The Hon’ble Supreme Court held that by virtue of the CIRP process of corporate guarantor, the corporate debtor does not get a discharge, and its liability to repay the loan amount to the extent to which it is not recovered from the corporate guarantor is not extinguished.

The Hon’ble Supreme Court further opined that by the involuntary act of the creditor of accepting part of the amount from the surety in the discharge of the entire liability of the surety, even if Section 140 of the Contract Act is attracted, it will confer on the guarantor or the

appellant the right to recover only the amount of settlement from the corporate debtor. The subrogation will be only to the extent of the amount recovered by the creditor from the surety. Notwithstanding the subrogation to the extent of the amount paid on behalf of the corporate guarantor by the resolution applicant, the right of the financial creditor to recover the balance debt payable by the corporate debtor is in no way extinguished.

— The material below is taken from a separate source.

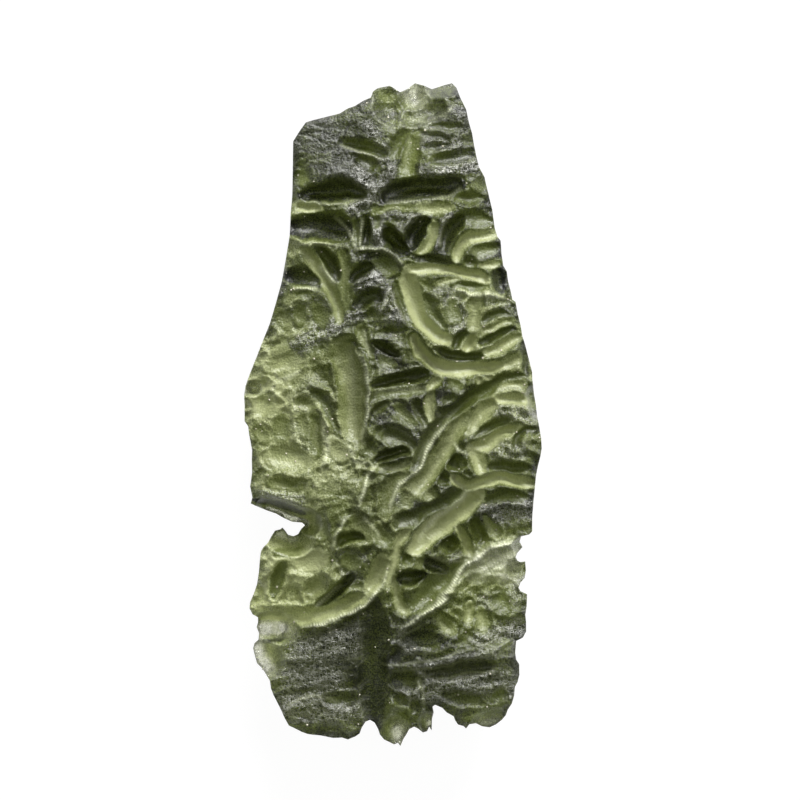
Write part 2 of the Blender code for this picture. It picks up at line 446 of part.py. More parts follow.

Accordingly, it was held that:

(i) Payment of the settlement amount to financial creditor under the resolution plan of the corporate guarantor will not extinguish the liability of the corporate debtor to pay the entire amount payable under the loan transaction after deducting the amount paid on behalf of the corporate guarantor in terms of its resolution plan.

(ii) A holding company is not the owner of the assets of its subsidiary. Therefore, the assets of the subsidiaries cannot be included in the resolution plan of the holding company, and

(iii) The financial creditor can always file separate applications under Section 7 of the IBC against the corporate debtor and the corporate guarantor. The applications can be filed simultaneously as well.

In the result, the order of the NCLAT was upheld that the appeal was dismissed.